By contrast, about 88% of people with high credit scores have credit cards, a figure that has changed little over the past decade.
Credit cards can be a useful, if dangerous, tool. Moderate usage can help households smooth consumption, but some come with high interest rates that can spiral out of control. During the recession, many households had balances they couldn't repay and delinquencies skyrocketed. For now, however, credit reports show little sign of distress.
The report "highlights a positive ongoing trend in household debt," said Donghoon Lee, a New York Fed economist. "Delinquency rates continue to improve, even as credit has become more widely available."
Less than 1% of credit card balances are 90-180 days delinquent, the lowest on record in data going back to 2003. Severely derogatory balances, including those that have been written off by banks, are at 6.2%, near the lowest levels in the available data.
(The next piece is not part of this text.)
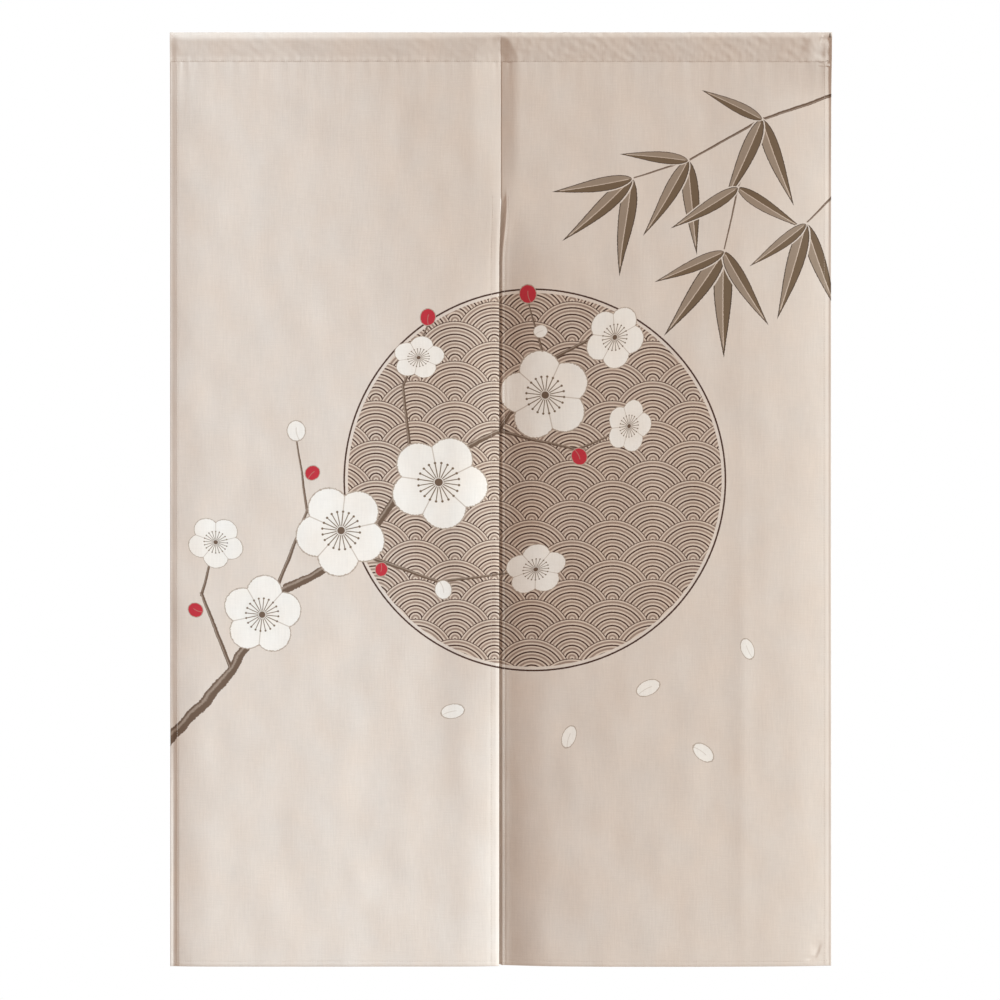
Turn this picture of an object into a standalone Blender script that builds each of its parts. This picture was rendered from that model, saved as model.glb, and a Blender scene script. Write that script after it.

Credit-card delinquencies have improved along with most other types of debt. Only 1.8% of mortgage balances were delinquent in the second quarter, the lowest percentage since mid-2007. The number of new foreclosures on credit reports was the lowest in 18 years, the New York Fed said.
While debt delinquencies have generally been improving, student loans have proved a stubborn exception. About 11% of such loans are delinquent, a figure that has shown little improvement in recent years.
The figures come from the New York Fed's Consumer Credit Panel, which analyzes millions of credit records from the consumer credit reporting agency Equifax.